Your task is to repeat the listing exactly.

** START **

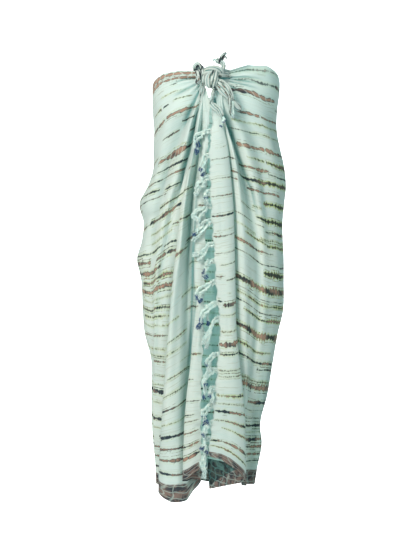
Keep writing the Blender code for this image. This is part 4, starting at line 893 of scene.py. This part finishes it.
# the corner of the right end, turned under behind the slanting hem of the right front
flap = {
    "rows": 40, "columns": 60, "topEdge": (-15, -928, -7), "tip": (-10, -1004, -1),
    "ridge": 2.0, "ridgeWide": 0.16, "hollow": 2.0, "tuck": 1.6,
    # its right edge starts this many thread lines from the cloth's end, this far down the cloth
    "lineFromEnd": 2, "share": 0.99, "shareRise": 0.012,
    # where the turn-under folds, and how much painted shade its inner face gets above the fold
    "foldAt": 0.9, "foldSlant": 0.7, "paintedShade": 0.85, "border": 34,
    # the flat cloth of it: width and lean of the weft, height, how far it starts below its fold, slant
    "wide": 110, "lean": 30, "high": 52, "below": 14, "slant": 36, "stripeAt": 26,
}
flapAcross = np.linspace(0, 1, flap["columns"])[None]
flapDown = np.linspace(0, 1, flap["rows"])[:, None]
# above the fold its inner face shows, painted in shade, below it the border
belowFold = flapDown - flap["foldAt"] + flap["foldSlant"] * flapAcross
flapPoints = []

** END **

FINISHED TASK
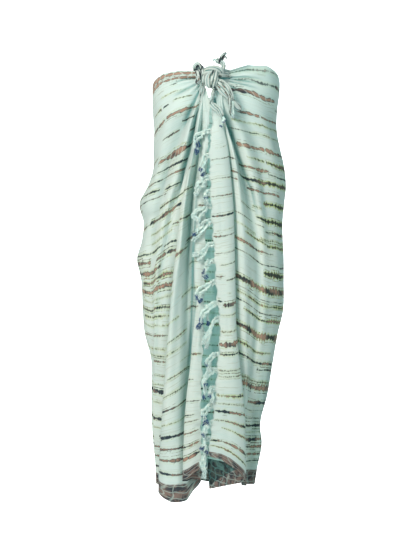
Keep writing the Blender code for this image. This is part 4, starting at line 893 of scene.py. This part finishes it.
# the corner of the right end, turned under behind the slanting hem of the right front
flap = {
    "rows": 40, "columns": 60, "topEdge": (-15, -928, -7), "tip": (-10, -1004, -1),
    "ridge": 2.0, "ridgeWide": 0.16, "hollow": 2.0, "tuck": 1.6,
    # its right edge starts this many thread lines from the cloth's end, this far down the cloth
    "lineFromEnd": 2, "share": 0.99, "shareRise": 0.012,
    # where the turn-under folds, and how much painted shade its inner face gets above the fold
    "foldAt": 0.9, "foldSlant": 0.7, "paintedShade": 0.85, "border": 34,
    # the flat cloth of it: width and lean of the weft, height, how far it starts below its fold, slant
    "wide": 110, "lean": 30, "high": 52, "below": 14, "slant": 36, "stripeAt": 26,
}
flapAcross = np.linspace(0, 1, flap["columns"])[None]
flapDown = np.linspace(0, 1, flap["rows"])[:, None]
# above the fold its inner face shows, painted in shade, below it the border
belowFold = flapDown - flap["foldAt"] + flap["foldSlant"] * flapAcross
flapPoints = []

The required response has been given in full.